Neither Herring nor Vallos was invited to the Combine, so it required the work of the scouts and their ability to talk the rest of the staff into their value. Herring was a safety until this season and Vallos played tackle all year but pencils out as a guard. Nonetheless, Herring was an All-SEC safety and Vallos an All-American. Those are the types of moves that feature the extra steps taken that fit right along with the character and work habits they want on the team.

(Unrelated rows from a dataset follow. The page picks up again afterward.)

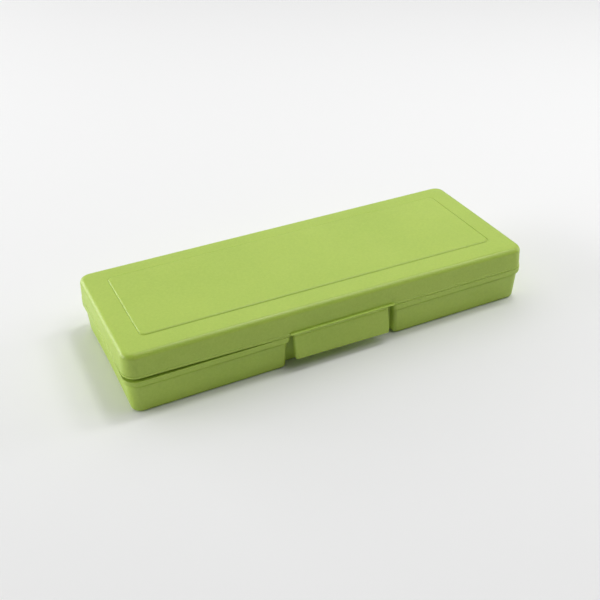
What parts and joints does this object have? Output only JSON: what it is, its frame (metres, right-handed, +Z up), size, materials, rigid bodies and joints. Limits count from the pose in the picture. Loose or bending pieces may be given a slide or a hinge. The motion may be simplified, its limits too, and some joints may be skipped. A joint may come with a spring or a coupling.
{
  "type": "pencil case",
  "caption": "Ruler-length hinged plastic pencil case with a low tray, a deep lid with a raised panel, and a front snap latch flap on a living hinge.",
  "frame": {"origin": "under the middle of the closed case, on the surface that it rests on", "axes": "+X along the case's length, -Y towards the latch at the front, +Y towards the hinge at the back, +Z up"},
  "size_m": [0.24, 0.0958, 0.035],
  "materials": {
    "green_plastic": "satin"
  },
  "bodies": {
    "base": {"base_tray": "green_plastic", "rear_hinge_web": "green_plastic"},
    "lid": {"lid_shell": "green_plastic", "latch_hinge_web": "green_plastic"},
    "latch": {"latch_flap": "green_plastic"}
  },
  "joints": [
    {"name": "lid_hinge", "type": "hinge", "parent": "base", "child": "lid", "pos_m": [0, 0.04752, 0.021], "axis": [-1, 0, 0], "range_deg": [0, 178], "deforming": ["rear_hinge_web"]},
    {"name": "latch_hinge", "type": "hinge", "parent": "lid", "child": "latch", "pos_m": [0, -0.04557, 0.0218], "axis": [-1, 0, 0], "range_deg": [0, 135], "deforming": ["latch_hinge_web"]}
  ]
}
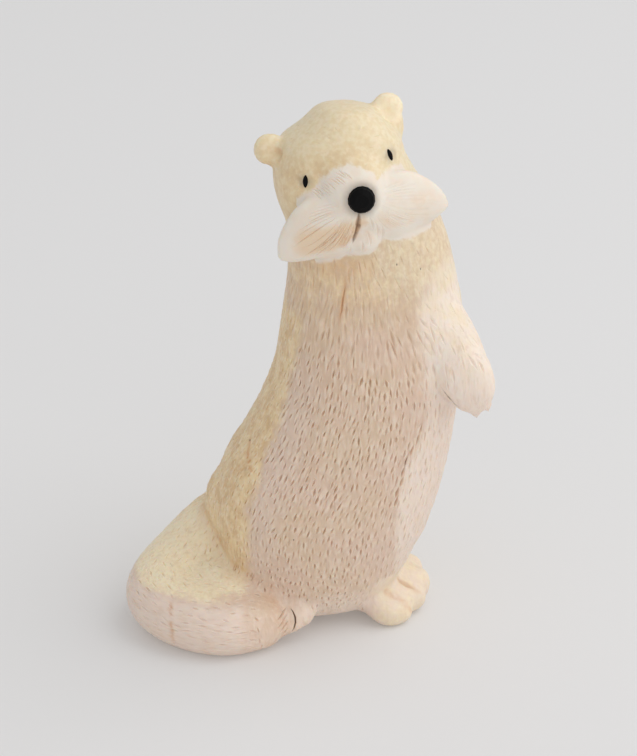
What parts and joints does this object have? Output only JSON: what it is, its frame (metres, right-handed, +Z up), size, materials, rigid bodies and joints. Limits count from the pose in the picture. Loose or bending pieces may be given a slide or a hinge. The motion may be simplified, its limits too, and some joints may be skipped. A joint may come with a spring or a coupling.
{
  "type": "carved sea otter figurine",
  "caption": "Small upright sea otter carved in one piece of walrus ivory, with chiselled fur, broad whisker pads, a curled tail and inlaid black nose and eyes.",
  "frame": {"origin": "on the ground, at the middle of the carving's bounding box", "axes": "+Z up, from the foot to the ears; the chest faces -Y; the tail curls round at -X"},
  "size_m": [0.0482, 0.0304, 0.0723],
  "materials": {
    "ivory": "satin",
    "black_inlay": "satin"
  },
  "bodies": {
    "root": {"otter": "ivory", "nose": "black_inlay", "eye_left": "black_inlay", "eye_right": "black_inlay"}
  },
  "joints": []
}
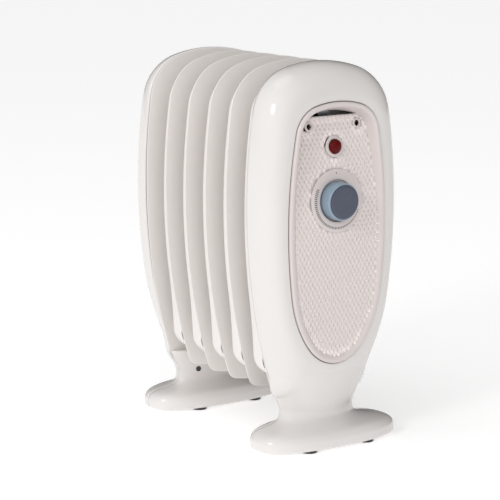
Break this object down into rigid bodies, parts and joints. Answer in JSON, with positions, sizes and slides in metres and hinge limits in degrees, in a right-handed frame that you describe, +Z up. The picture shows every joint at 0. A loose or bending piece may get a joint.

"For you to have the conviction and the gumption to take a guy like that, because you don't get all that information and all that run through in terms of the information, we had to rely on the area scouts to say, do we know enough about this guy, have we done enough, have we talked to enough people, were we there at the workouts? Ruskell said. "All that stuff. To have the conviction to take a guy in the draft, it doesn't happen that often, but we did it with those two gentlemen, purely based on the work that our regional guys and our area guys have done."

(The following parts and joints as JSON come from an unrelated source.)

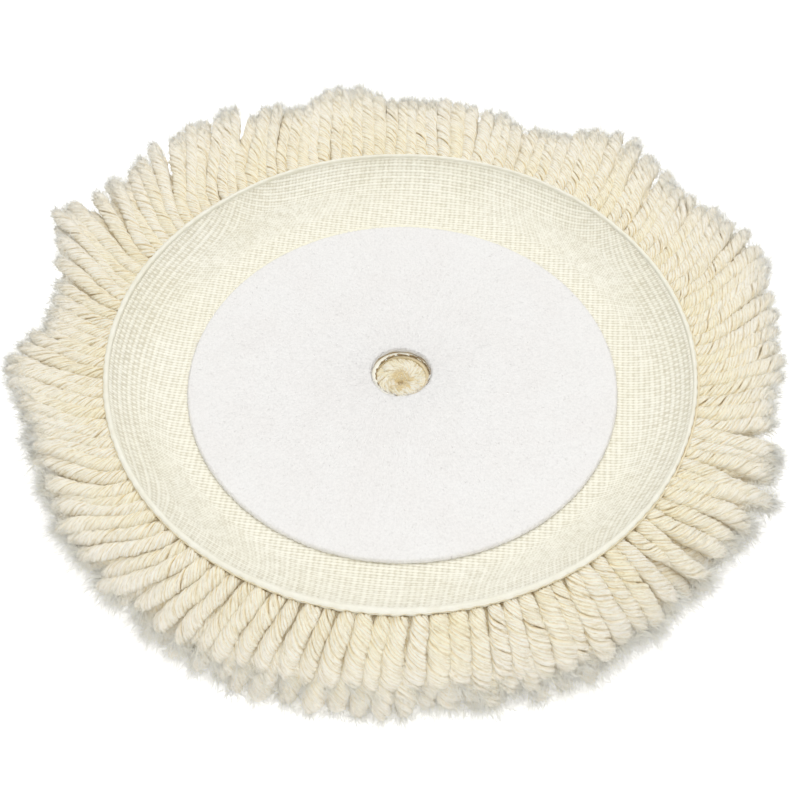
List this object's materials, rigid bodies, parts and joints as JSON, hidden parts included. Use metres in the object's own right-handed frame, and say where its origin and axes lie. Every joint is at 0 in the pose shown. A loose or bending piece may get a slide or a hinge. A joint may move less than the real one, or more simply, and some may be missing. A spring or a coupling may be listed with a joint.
{
  "type": "polishing pad",
  "caption": "Round wool polishing pad with twisted pile, a dished cloth-lined back, a hook-and-loop disc and a centre hole.",
  "frame": {"origin": "on the centre-hole axis, in the upper face of the liner cloth's flat floor", "axes": "+Z out of the back towards the machine; the pad lies with its pile down; X and Y are any pair across the round pad"},
  "size_m": [0.229, 0.229, 0.037],
  "materials": {
    "wool_yarn": "natural cream four-ply twisted wool yarn, cut and frayed at the tips",
    "liner_cloth": "coarse plain-woven cream cloth, stiffened",
    "loop_fabric": "white brushed nylon loop",
    "rim_band": "smooth pale cream lip, pressed and sealed",
    "backing_cup": "semi-rigid moulded backing, unpainted",
    "latex": "dried latex coat",
    "tufting_cloth": "plain woven tufting cloth",
    "glue": "thin amber adhesive film"
  },
  "bodies": {
    "root": {"loop_disc": "loop_fabric", "loop_adhesive_film": "glue", "liner_cloth": "liner_cloth", "backing_cup": "backing_cup", "latex_coat": "latex", "tufting_cloth": "tufting_cloth", "rim_band": "rim_band", "pile_row_01": "wool_yarn", "pile_row_02": "wool_yarn", "pile_row_03": "wool_yarn", "pile_row_04": "wool_yarn", "pile_row_05": "wool_yarn", "pile_row_06": "wool_yarn", "pile_row_07": "wool_yarn", "pile_row_08": "wool_yarn", "pile_row_09": "wool_yarn", "pile_row_10": "wool_yarn", "pile_row_11": "wool_yarn", "pile_row_12": "wool_yarn", "pile_row_13": "wool_yarn", "pile_row_14": "wool_yarn", "pile_row_15": "wool_yarn"}
  },
  "joints": []
}
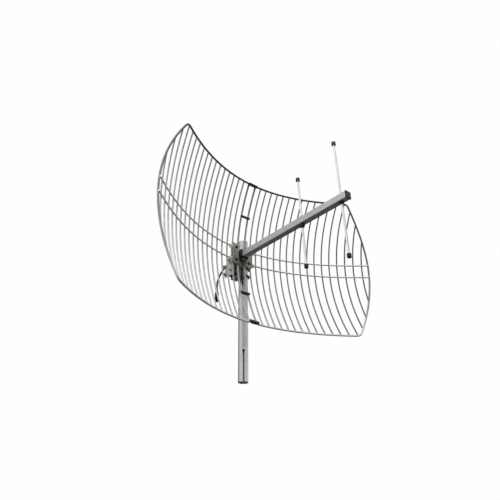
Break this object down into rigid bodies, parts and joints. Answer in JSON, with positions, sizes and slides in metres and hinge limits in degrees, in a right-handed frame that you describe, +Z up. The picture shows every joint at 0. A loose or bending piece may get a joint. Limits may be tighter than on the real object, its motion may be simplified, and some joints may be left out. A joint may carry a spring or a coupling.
{
  "type": "parabolic grid antenna",
  "caption": "Parabolic wire-grid reflector in two halves on a mast clamp, with a square boom, a dipole feed, a tilt bracket and a coax pigtail.",
  "frame": {"origin": "centre of the lower end of the mast stub, where the antenna is held up", "axes": "+Z up along the mast, -Y the way the boom points, +X to the right when looking along +Y into the dish"},
  "size_m": [1.0216, 0.721, 0.7837],
  "materials": {
    "galvanised_rod": "galvanised, satin",
    "mast_tube": "plain tube, satin",
    "boom_aluminium": "plain square tube, satin",
    "bright_rod": "bright drawn rod",
    "cast_bracket": "galvanised casting, dull",
    "plated_steel": "yellowish zinc plate",
    "black_steel": "black, satin",
    "zinc_fastener": "zinc plated",
    "nickel": "nickel plated",
    "cable_jacket": "black polyethylene jacket",
    "black_plastic": "moulded, matt"
  },
  "bodies": {
    "mast_stub": {"mast": "mast_tube"},
    "mast_clamp": {"clamp_nut_front_lower": "zinc_fastener", "clamp_nut_front_upper": "zinc_fastener", "clamp_nut_rear_lower": "zinc_fastener", "clamp_nut_rear_upper": "zinc_fastener", "clamp_ubolt_lower": "zinc_fastener", "clamp_ubolt_upper": "zinc_fastener", "clamp_v_block": "cast_bracket", "pivot_bolt": "zinc_fastener", "pivot_nut": "zinc_fastener", "tie_strap": "black_plastic", "tilt_bracket": "cast_bracket"},
    "reflector": {"boom": "boom_aluminium", "boom_collar": "black_steel", "boom_end_cap": "black_plastic", "boom_rear_plug": "black_plastic", "boom_screw": "black_steel", "coax_pigtail": "cable_jacket", "collar_bolt": "zinc_fastener", "collar_nut": "zinc_fastener", "connector_body": "black_steel", "connector_ferrule": "nickel", "dipole_arm_lower": "bright_rod", "dipole_arm_upper": "bright_rod", "dipole_cap_lower": "black_plastic", "dipole_cap_upper": "black_plastic", "dipole_insulator_lower": "black_plastic", "dipole_insulator_upper": "black_plastic", "feed_coax": "cable_jacket", "feed_terminal": "black_plastic", "grid_left": "galvanised_rod", "grid_right": "galvanised_rod", "hub_plate": "cast_bracket", "lock_bolt": "zinc_fastener", "lock_nut": "zinc_fastener", "rib_bolt_left_lower": "black_steel", "rib_bolt_left_upper": "black_steel", "rib_bolt_right_lower": "black_steel", "rib_bolt_right_upper": "black_steel", "rib_clamp_left": "plated_steel", "rib_clamp_right": "plated_steel", "rib_nut_left_lower": "zinc_fastener", "rib_nut_left_upper": "zinc_fastener", "rib_nut_right_lower": "zinc_fastener", "rib_nut_right_upper": "zinc_fastener", "seam_clip_bottom": "black_plastic", "seam_clip_lower": "black_plastic", "seam_clip_top": "black_plastic", "seam_clip_upper": "black_plastic", "sleeve_bolt": "zinc_fastener", "sleeve_nut": "zinc_fastener", "sub_cap_lower": "black_plastic", "sub_cap_upper": "black_plastic", "sub_grommet_lower": "black_plastic", "sub_grommet_upper": "black_plastic", "sub_reflector_rod": "bright_rod"}
  },
  "joints": [
    {"name": "azimuth_swivel", "type": "hinge", "parent": "mast_stub", "child": "mast_clamp", "pos_m": [0, 0, 0.42], "axis": [0, 0, 1], "continuous": true},
    {"name": "elevation_tilt", "type": "hinge", "parent": "mast_clamp", "child": "reflector", "pos_m": [-0.0545, 0, 0.48], "axis": [-1, 0, 0], "range_deg": [-10, 15]}
  ]
}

Then came Kent, the first three major spot letterman since World War II. They monitored him all season, and then he suffered the indignity of tear ligaments in his foot with 40 seconds to go in Oregon's bowl game. A track star and role player on his father Ernie's basketball team, he didn't even play football until his junior year at Oregon. But at 6-4, 217 and consistently running in the 4.3s – they had him monitored.
So when he said he was ready to run early last week, the staff sent scout Mike Phair down to work him out. They were very impressed with his progress, which was no surprise how hard he has worked to develop pass-receiving skills with so little experience. Ruskell referred to it as a "Cloak of darkness deal," because of the proximity. But in reality it was about doing their homework.
"He comes to football last year, and is very raw," Webster said. "He battles through some things just catching the ball, that type of deal. This year, he made great strides. He is a very hard working kid. He spent a lot of time on the JUGS machine to improve his hands and work on his routes. His toe injury, he has come back from quickly. When he worked out for Mike Phair this last week, he really looked good on the tape, moving and cutting. He's still not quite there yet, but he is very close, and that is a tribute to him, because he has worked extremely hard."
That is the mantra that began prior to the 2005 draft, Ruskell's, first as president of the Seahawks. He has maintained a consistency, and hiring his sidekick from Tampa – Webster – only reiterates they will stay the course of character with overachievers as much as possible.
"They all fit what we are looking for in terms of character fit, and the fit for our team in terms of the scheme," Ruskell said. "Everybody was put through that filter, as we have always done, as we always will do. These are guys that love football, they are tough guys, passionate about the game, with a good work ethic. We put everybody through that, and they passed. Our fans will know that they are getting a hard working that is going to give them everything they've got, and these guys will help contribute as quickly as possible. We're proud of this group, and we are excited about what they potentially can do."
And that includes both sides of the football.